I came across this, I seems glibc had a similar issue (I did not look in-depth, just want to share the link)
https://bugzilla.redhat.com/show_bug.cgi?id=1044628
https://sourceware.org/legacy-ml/libc-alpha/2014-04/msg00321.html

Thanks
Sascha



Am Do., 2. Juni 2022 um 16:25 Uhr schrieb Rich Felker <dalias@libc.org>:
On Wed, Jun 01, 2022 at 11:52:46PM +0200, Sascha Braun wrote:
> I see - getaddrinfo always returns -2, EAI_NONAME in case of these rare
> errors.
>
> The errno value (EAGAIN) came from my syscall, recvfrom, which does not
> have data in these cases (all packets indicated by 'poll' were read
> previously by recvfrom calls). (Btw., I did try to return 0 for these cases
> in my recvfrom implementation, did not help either.)

It's normal to see these EAGAINs. They are not errors. Returning 0
would be wrong; a zero-length read means EOF not EAGAIN.

I don't see an immediate cause visible for why you're getting
EAI_NONAME. Note that your debug output does not seem to show the
*length* recvfrom returned, so is it possible you're just showing old
data that was already in the buffer, when recvfrom really
malfunctioned and returned a short read? At the res_msend loop layer
musl would possibly accept this (like you seem to be seeing) but then
find no results later.

Rich



>
> Thanks
>
> Am Mi., 1. Juni 2022 um 23:30 Uhr schrieb Rich Felker <dalias@libc.org>:
>
> > On Wed, Jun 01, 2022 at 10:35:52PM +0200, Sascha Braun wrote:
> > > Hi Rich,
> > >
> > > Thanks for your time. The EADDRINUSE is in reality an EAGAIN, this is a
> > > glitch in the Emscripten/WASI modification for musl (there are different
> > > values for errnos per implementation):
> > > __WASI_ERRNO_ADDRINUSE == -3 == EAI_AGAIN.
> > >
> > > My question currently breaks down to: Is it common for this
> > implementation
> > > of getaddrinfo to return EAGAIN sometimes (I experience 1:100), even if
> > > answers from DNS servers came in?
> > > If not, I need to investigate much further. I really could not find
> > issues
> > > with my sockets implementation, although your thought is of course very
> > > reasonable.
> >
> > OK, looking at your code again, part of your problem is that you're
> > misusing perror. You need to save the return value of getaddrinfo.
> > Unless it's EAI_SYSTEM, errno is meaningless and you need to use
> > gai_strerror to get a string for the error code (the value that was
> > returned) rather than inspecting errno.
> >
> > If getaddrinfo actually returned EAI_AGAIN, this probably means you
> > got an inconclusive result from one of the nameservers, probably
> > ServFail.
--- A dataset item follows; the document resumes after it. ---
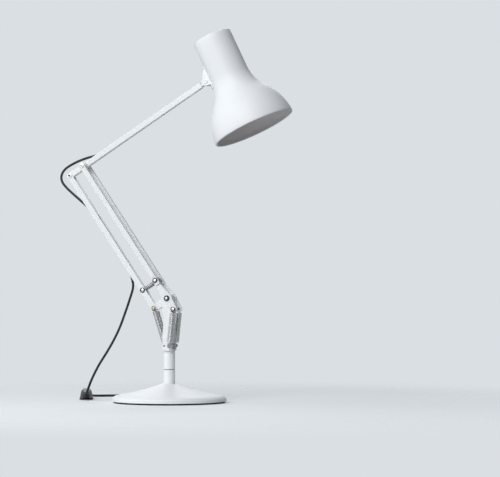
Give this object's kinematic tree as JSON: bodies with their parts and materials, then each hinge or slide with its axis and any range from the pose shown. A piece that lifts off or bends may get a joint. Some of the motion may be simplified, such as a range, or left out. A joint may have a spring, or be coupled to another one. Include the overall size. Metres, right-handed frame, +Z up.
{
  "type": "architect lamp",
  "caption": "Balanced-arm desk lamp: weighted round foot, turning post, sprung parallelogram arm and bell-shaped tilting shade, with its lead and plug.",
  "frame": {"origin": "centre of the flat underside of the foot", "axes": "+Z up along the post; +X in the arms' plane from the elbow toward the shade; +Y across the arms"},
  "size_m": [0.315, 0.299, 0.4886],
  "materials": {
    "foot_cover": "satin white paint",
    "foot_weight": "rough casting",
    "foot_pad": "matt black",
    "foot_stem": "satin white paint",
    "stem_nut": "zinc plated",
    "swivel_spigot": "turned",
    "swivel_washer": "black nylon",
    "post": "satin white paint",
    "fork": "satin white paint",
    "fork_bolt": "zinc plated",
    "anchor_pins": "plated",
    "shoulder_bolt": "nickel plated",
    "shoulder_nut": "nickel plated",
    "link_springs": "bright wire",
    "arm_springs": "bright wire",
    "cord_drop": "black flexible sheath",
    "switch_case_lower": "black",
    "switch_case_upper": "black",
    "cord_floor": "black flexible sheath",
    "cord_coil": "black flexible sheath",
    "cord_tail": "black flexible sheath",
    "plug_body": "black",
    "plug_prongs": "plain",
    "switch_rocker": "black",
    "lower_bar_far": "satin white paint",
    "lower_bar_near": "satin white paint",
    "tail_plate_far": "satin white paint",
    "tail_plate_near": "satin white paint",
    "shoulder_bushes": "white nylon",
    "spring_studs": "plated",
    "bar_rivets": "plated",
    "elbow_bolt": "nickel plated",
    "elbow_nut": "nickel plated",
    "spacer_bolt": "nickel plated",
    "spacer_sleeve": "white nylon",
    "spacer_nut": "nickel plated",
    "upper_tube": "satin white paint",
    "elbow_bushes": "white nylon",
    "arm_end_socket": "white nylon",
    "tail_pin": "nickel plated",
    "lead_upper": "black flexible sheath",
    "lead_elbow": "black flexible sheath",
    "rear_link": "satin white paint",
    "brake_pin": "nickel plated",
    "lead_link": "black flexible sheath",
    "crank": "satin white paint",
    "crank_pin": "turned",
    "brake_rod": "plated",
    "brake_spring": "bright wire",
    "knuckle": "nickel plated",
    "shade": "satin white paint",
    "shade_bracket": "satin white paint",
    "bracket_screws": "zinc plated",
    "tilt_bolt": "nickel plated",
    "tilt_knob": "white",
    "holder_carrier": "white",
    "lamp_holder": "white",
    "bulb_cap": "nickel plated",
    "bulb": "opal white"
  },
  "bodies": {
    "base": {"foot_cover": "foot_cover", "foot_weight": "foot_weight", "foot_pad": "foot_pad", "foot_stem": "foot_stem", "stem_nut": "stem_nut", "swivel_spigot": "swivel_spigot", "swivel_washer": "swivel_washer"},
    "head": {"post": "post", "fork": "fork", "fork_bolt": "fork_bolt", "anchor_pins": "anchor_pins", "shoulder_bolt": "shoulder_bolt", "shoulder_nut": "shoulder_nut", "link_springs": "link_springs", "arm_springs": "arm_springs", "cord_drop": "cord_drop", "switch_case_lower": "switch_case_lower", "switch_case_upper": "switch_case_upper", "cord_floor": "cord_floor", "cord_coil": "cord_coil", "cord_tail": "cord_tail", "plug_body": "plug_body", "plug_prongs": "plug_prongs"},
    "switch_key": {"switch_rocker": "switch_rocker"},
    "lower_arm": {"lower_bar_far": "lower_bar_far", "lower_bar_near": "lower_bar_near", "tail_plate_far": "tail_plate_far", "tail_plate_near": "tail_plate_near", "shoulder_bushes": "shoulder_bushes", "spring_studs": "spring_studs", "bar_rivets": "bar_rivets", "elbow_bolt": "elbow_bolt", "elbow_nut": "elbow_nut", "spacer_bolt": "spacer_bolt", "spacer_sleeve": "spacer_sleeve", "spacer_nut": "spacer_nut"},
    "upper_arm": {"upper_tube": "upper_tube", "elbow_bushes": "elbow_bushes", "arm_end_socket": "arm_end_socket", "tail_pin": "tail_pin", "lead_upper": "lead_upper", "lead_elbow": "lead_elbow"},
    "rear_link": {"rear_link": "rear_link", "brake_pin": "brake_pin", "lead_link": "lead_link"},
    "crank": {"crank": "crank", "crank_pin": "crank_pin"},
    "brake_link": {"brake_rod": "brake_rod", "brake_spring": "brake_spring"},
    "shade_knuckle": {"knuckle": "knuckle"},
    "shade": {"shade": "shade", "shade_bracket": "shade_bracket", "bracket_screws": "bracket_screws", "tilt_bolt": "tilt_bolt", "tilt_knob": "tilt_knob", "holder_carrier": "holder_carrier", "lamp_holder": "lamp_holder", "bulb_cap": "bulb_cap", "bulb": "bulb"}
  },
  "joints": [
    {"name": "swivel", "type": "hinge", "parent": "base", "child": "head", "pos_m": [0, 0, 0.0433], "axis": [0, 0, 1], "range_deg": [-170, 170]},
    {"name": "shoulder", "type": "hinge", "parent": "head", "child": "lower_arm", "pos_m": [0, 0, 0.1366], "axis": [0, 1, 0], "range_deg": [-20, 30], "deforming": ["arm_springs", "link_springs", "cord_drop"]},
    {"name": "elbow", "type": "hinge", "parent": "lower_arm", "child": "upper_arm", "pos_m": [-0.11652, 0, 0.31131], "axis": [0, 1, 0], "range_deg": [-45, 30]},
    {"name": "link_swing", "type": "hinge", "parent": "upper_arm", "child": "rear_link", "pos_m": [-0.13623, 0, 0.29851], "axis": [0, 1, 0], "range_deg": [-31, 46], "deforming": ["lead_elbow"]},
    {"name": "crank_turn", "type": "hinge", "parent": "lower_arm", "child": "crank", "pos_m": [0, 0, 0.1366], "axis": [0, 1, 0], "range_deg": [-46, 31]},
    {"name": "brake_link_turn", "type": "hinge", "parent": "lower_arm", "child": "brake_link", "pos_m": [-0.01554, 0, 0.1599], "axis": [0, 1, 0], "range_deg": [-46, 31]},
    {"name": "shade_turn", "type": "hinge", "parent": "upper_arm", "child": "shade_knuckle", "pos_m": [0.05038, 0, 0.41969], "axis": [0.8387, 0, 0.5446], "range_deg": [-90, 90]},
    {"name": "shade_tilt", "type": "hinge", "parent": "shade_knuckle", "child": "shade", "pos_m": [0.05038, 0, 0.41969], "axis": [0, 1, 0], "range_deg": [-45, 30]},
    {"name": "switch_rock", "type": "hinge", "parent": "head", "child": "switch_key", "pos_m": [-0.1329, 0.0579, 0.01165], "axis": [-0.9563, -0.2924, 0], "range_deg": [0, 12]}
  ],
  "couplings": [
    {"joint": "link_swing", "follows": "elbow", "ratio": -1},
    {"joint": "crank_turn", "follows": "elbow", "ratio": 1},
    {"joint": "brake_link_turn", "follows": "elbow", "ratio": 1}
  ]
}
However if your debug output is packet dumps, I'm not seeing
> > a ServFail there, and I'm not convinced it actually returned EAI_AGAIN
> > since you're not saving the value to check it. The value that happens
> > to be in errno is NOT the error getaddrinfo returned. Can you check
> > what it's actually returning?
> >
> >
> > > Am Mi., 1. Juni 2022 um 16:14 Uhr schrieb Rich Felker <dalias@libc.org>:
> > >
> > > > On Tue, May 31, 2022 at 12:24:19PM +0200, Sascha Braun wrote:
> > > > > Hi everyone,
> > > > >
> > > > > I'm implementing a socket protocol with similar works to Emscripten
> > - ok:
> > > > >
> > > > > Here's what I noticed
> > > > >
> > > > > - resolv.conf using multiple DNS servers
> > > > > options timeout:22 attempts:5
> > > > > nameserver 8.8.4.4
> > > > > nameserver 208.67.222.222
> > > > > nameserver 9.9.9.9
> > > > > nameserver 1.1.1.1
> > > > >
> > > > > - getaddrinfo with no hints, so that IPV6 and IPV4 is resolved
> > > > > void socketstest1_client_dnsonly(void) {
> > > > >
> > > > > struct addrinfo hints, * res;
> > > > > memset(&hints, 0, sizeof(hints));
> > > > > printf("begin lookup1...\n");
> > > > > if (getaddrinfo("www.web.de", "80", &hints, &res) != 0) {
> > > > > perror("getaddrinfo1");
> > > > > }
> > > > > printf("begin lookup2...\n");
> > > > > if (getaddrinfo("www.google.de", "80", &hints, &res) != 0) {
> > > > > perror("getaddrinfo2");
> > > > > }
> > > > > printf("begin lookup3...\n");
> > > > > if (getaddrinfo("www.google.com", "80", &hints, &res) != 0) {
> > > > > perror("getaddrinfo3");
> > > > > }
> > > > >
> > > > > }
> > > > >
> > > > > When repeating socketstest1_client_dnsonly often, it appears that
> > IPV6
> > > > > answers for IPV4 requests to another server [or vice-versa]
> > responses can
> > > > > get mixed up and getaddrinfo reports sometimes only an error where
> > none
> > > > is.
> > > > >
> > > > > Below is a console dump of my test where you see the critical
> > situation
> > > > > (end)
> > > > > 8.8.4.4:53 was queried, 9.9.9.9:53 responded for a (different IP
> > Proto),
> > > > > resulting in error getaddrinfo1: Address in use
> > > > >
> > > > > This happens in about 1/100 tests. When you specify IPV4 or IPV6 in
> > > > hints,
> > > > > this issue does NOT show up.
> > > >
> > > > Can you provide more information on how to interpret the console dump,
> > > > and in particular, which of your syscalls is returning the EADDRINUSE
> > > > error? I'm pretty sure this is just a bug in your socket
> > > > stack/emulation. It looks like it's coming from recvfrom, and
> > > > EADDRINUSE is not a valid error for recvfrom to produce.
> > > >
> > > > Rich
> > > >
> >